Higgins was acquitted and, in January 1992, all the other charges were dropped. He remained free for a further 28 years, taken on by Peterborough from 1994-96, where he sexually abused more young people. In 2019, Radford was prominent in the group of former players from both clubs who gave evidence and finally saw Higgins brought to justice.
Walters recalls how hurtful it was in court to have Bennell’s defence barrister accuse him of “making things up”. Cliffe, a police officer himself now, says similar accusations made to him by Bennell’s lawyer were “hell” and “horrible,” and that: “I’ve been case officer numerous times at crown court, and it can be a brutal place, with a lot of nastiness.”

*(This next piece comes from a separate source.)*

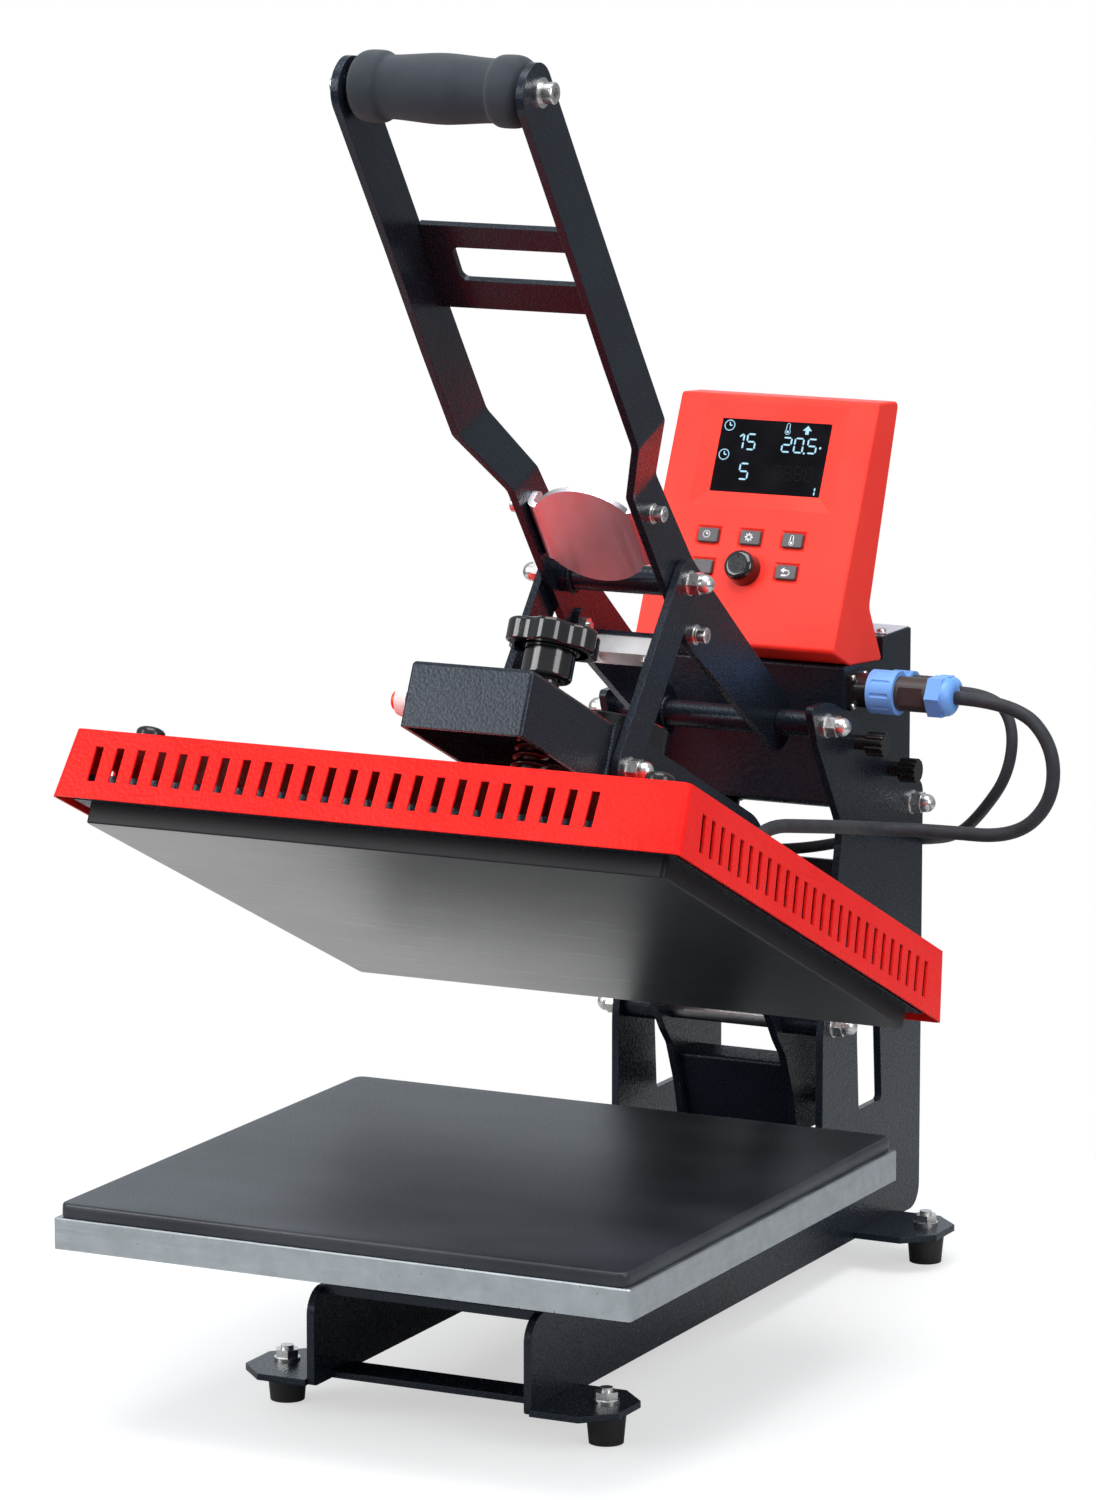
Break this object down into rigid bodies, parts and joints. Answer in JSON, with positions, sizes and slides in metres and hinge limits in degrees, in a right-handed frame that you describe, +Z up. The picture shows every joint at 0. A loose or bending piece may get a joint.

Ian Ackley, one of few who spoke out in the years before Woodward did, gave an interview to the Dispatches programme in 1997, firmly stating what Bennell had done to him. A clip is shown of Deborah Davies, the reporter for that programme, asking Charles Hughes, then the FA’s director of coaching, for his comments on safeguarding, and being given a brush-off.
Ackley tells this programme that part of having the truth acknowledged is to hear about the abuse itself – being forced to perform oral sex, being raped – not skirt around it because it makes people uncomfortable. He also explains the victim’s reaction of freezing, which is now understood to be the most common response but can be baffling even to many victims themselves.
“With the rape, the pain and the hurt, it was almost a welcome distraction because the pain, it made me focus on the pain and not on what was actually happening,” Ackley says. “I can only describe it as being frozen, because fighting it would cause more pain and more distress and I knew it wasn’t going to stop. The easiest thing to do was just let it happen and get it over with.”
Now he and others have borne witness, their courage and public service recognised by the FA and all of football last week. Sheldon’s report described football – and sport itself – without safeguards to protect its young players from the worst of harms. And as the survivors have all said repeatedly, everything possible must forever be done to ensure this can never happen again.